Another emphasis area that has been on FINRA’s attention for several years is communications archiving. Firms are generally expected to “produce and keep, in an easily accessible area, originals of all communications received and sent relevant to its business as such among other things. The regulator will continue to scrutinize the third-party vendors that firms use to hold their needed records, as well as each firm’s policies and procedures for keeping books and records in the future.

  • Contact Persons

FINRA Rule 4512(a)(1)(F) (“Customer Account Information”) requires companies to make a reasonable attempt to collect the name and contact information of a trusted contact person (“TCP”) age 18 or older for each of their non-institutional customer accounts. This also defines the circumstances under which firms and their connected persons are permitted to contact the TCP and share customer account information. FINRA will assess firms’ Written Supervisory Procedures (“WSPs”) during exams to ensure that a plan for getting contact information for TCPs is in place.

  • Anti-Money Laundering 

Money laundering is one of these persistent challenges. FINRA will continue to focus on member firms’ documented anti-money laundering (“AML”) policies, which must be reasonably intended to conform with the Bank Secrecy Act (“BSA”) and its implementing rules. Throughout examinations, member firms must also demonstrate that they have formed and enacted policies, procedures, and internal controls that can reasonably be expected to identify and cause the reporting of suspicious activity; conduct an annual independent test of their AML program; and provide additional training for the relevant person.

  • Technology Governance and Cybersecurity

Cybersecurity threats are one of the most significant hazards that businesses and their clients face. FINRA saw an increase in the volume and sophistication of these types of attacks over the previous year and issued multiple alerts of its own, warning firms about a series of phishing emails purporting to be from FINRA. Firms are needed to establish a procedure for regularly monitoring cybersecurity and technology risks to mitigate cyber-related risks. Furthermore, companies must include thorough cybersecurity and phishing-specific training in their annual training programs.

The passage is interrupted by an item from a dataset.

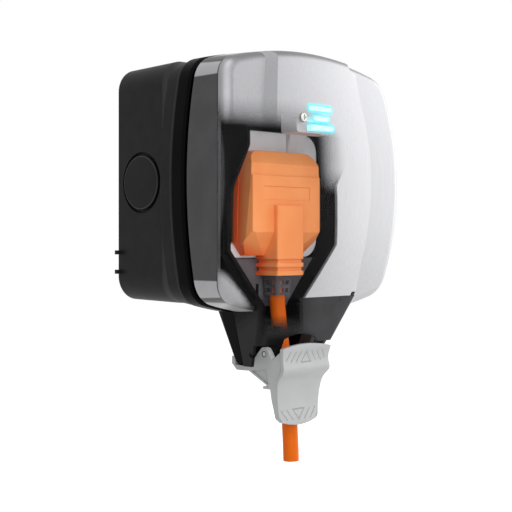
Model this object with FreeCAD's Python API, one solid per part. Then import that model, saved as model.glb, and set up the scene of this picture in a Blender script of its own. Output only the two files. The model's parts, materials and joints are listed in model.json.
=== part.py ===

  • Form CRS and Regulation BI

FINRA assessed member firms’ implementation of Regulation Best Interest (“Reg BI”) and Form CRS-related responsibilities for the first full calendar year in 2021. FINRA noticed that some firms were falling behind on these duties during this time. Insufficient WSPs for Reg BI and Form CRS, insufficient staff training, failure to comply with the Care Obligation and the Conflict of Interest Obligation, improper use of the terms “advisor” or “adviser,” insufficient Reg BI disclosures, and more were among the most prominent findings. Needless to say, FINRA’s next inspections will continue to focus heavily on Reg BI and Form CRS.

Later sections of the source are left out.